As the case has moved into the appeals stage (where we have filed an amicus brief), the Archive has revealed that around 500,000 books have been removed from the open library.

The Archive has put together an open letter to publishers, requesting that they restore access to this knowledge and information — a request that will almost certainly fall on extremely deaf ears.

We purchase and acquire books—yes, physical, paper books—and make them available for one person at a time to check out and read online. This work is important for readers and authors alike, as many younger and low-income readers can only read if books are free to borrow, and many authors’ books will only be discovered or preserved through the work of librarians. We use industry-standard technology to prevent our books from being downloaded and redistributed—the same technology used by corporate publishers.

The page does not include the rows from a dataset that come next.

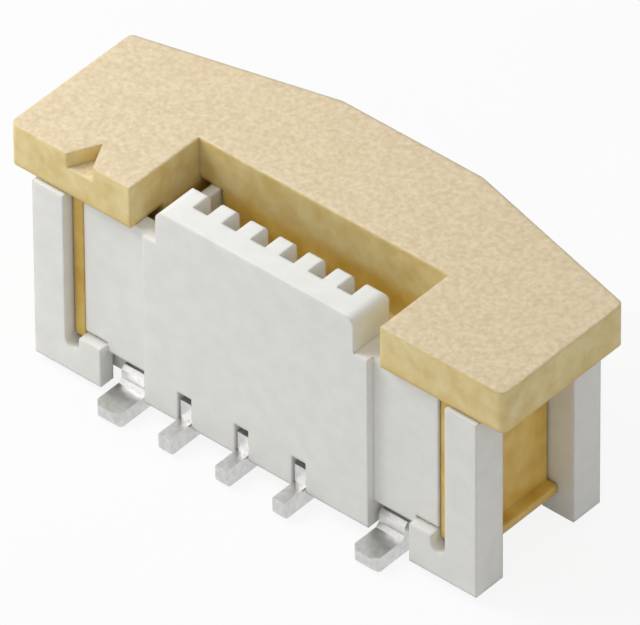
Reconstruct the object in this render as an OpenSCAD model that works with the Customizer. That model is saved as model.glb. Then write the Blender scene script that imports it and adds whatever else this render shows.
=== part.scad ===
// Vertical surface-mount connector for a flexible printed circuit, 0.5 mm pitch,
// six circuits, with a pull-up slider that clamps the circuit against the contacts.
// X runs along the row of contacts, Y from front to back, Z up from the board.
// The origin is on the board, in the middle of the housing.

/* [Circuits] */
// Distance between neighbouring contacts
pitch = 0.5; // [0.48:0.01:0.52]
// Thickness of the sheet that the contacts are blanked from
contact_t = 0.2; // [0.12:0.01:0.21]

/* [Housing] */
// Distance from an end contact's middle to the end of the contact block
block_end = 0.71; // [0.68:0.01:0.8]
// Length of a side panel, from the block to the slit beside the post
panel_l = 1.12; // [1.05:0.01:1.4]
// Width of the upright slit beside each post
slit_w = 0.24; // [0.2:0.01:0.3]
// Length of one end post along the row
post_l = 0.54; // [0.48:0.01:0.7]
// Depth of one end post, from front to back
post_d = 0.54; // [0.4:0.01:0.56]
// Depth of the housing over its front and rear posts
housing_d = 2.52; // [2.48:0.02:2.7]
// Height of the flat top that the slider rests on
housing_h = 3.12; // [3.08:0.02:3.4]
// How far the posts end below the flat top
post_drop = 0.04; // [0.02:0.01:0.1]
// Height of the posts' feet above the board
post_gap = 0.11; // [0.06:0.01:0.2]
// Height of the slit's lower end above the board
slit_z = 0.52; // [0.46:0.02:0.58]
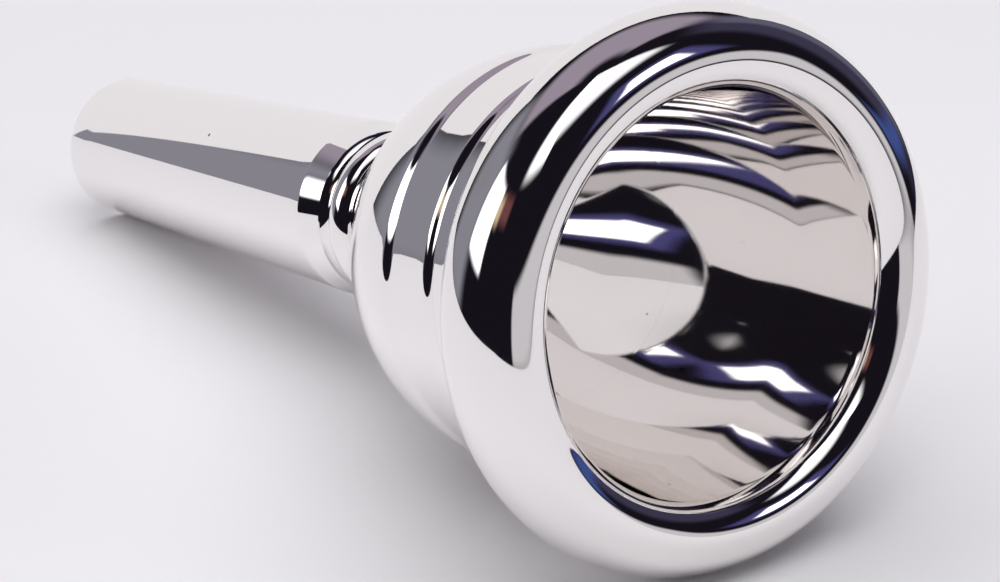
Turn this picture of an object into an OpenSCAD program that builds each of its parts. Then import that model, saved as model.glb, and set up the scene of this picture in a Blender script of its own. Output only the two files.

But the publishers suing our library say we shouldn’t be allowed to lend the books we own. They have forced us to remove more than half a million books from our library, and that’s why we are appealing.  

The Archive also has a huge collection of quotes from people who have been impacted negatively by all of this. Losing access to knowledge is a terrible, terrible thing, driven by publishers who have always hated the fundamental concept of libraries and are very much using this case as an attack on the fundamental principle of lending books.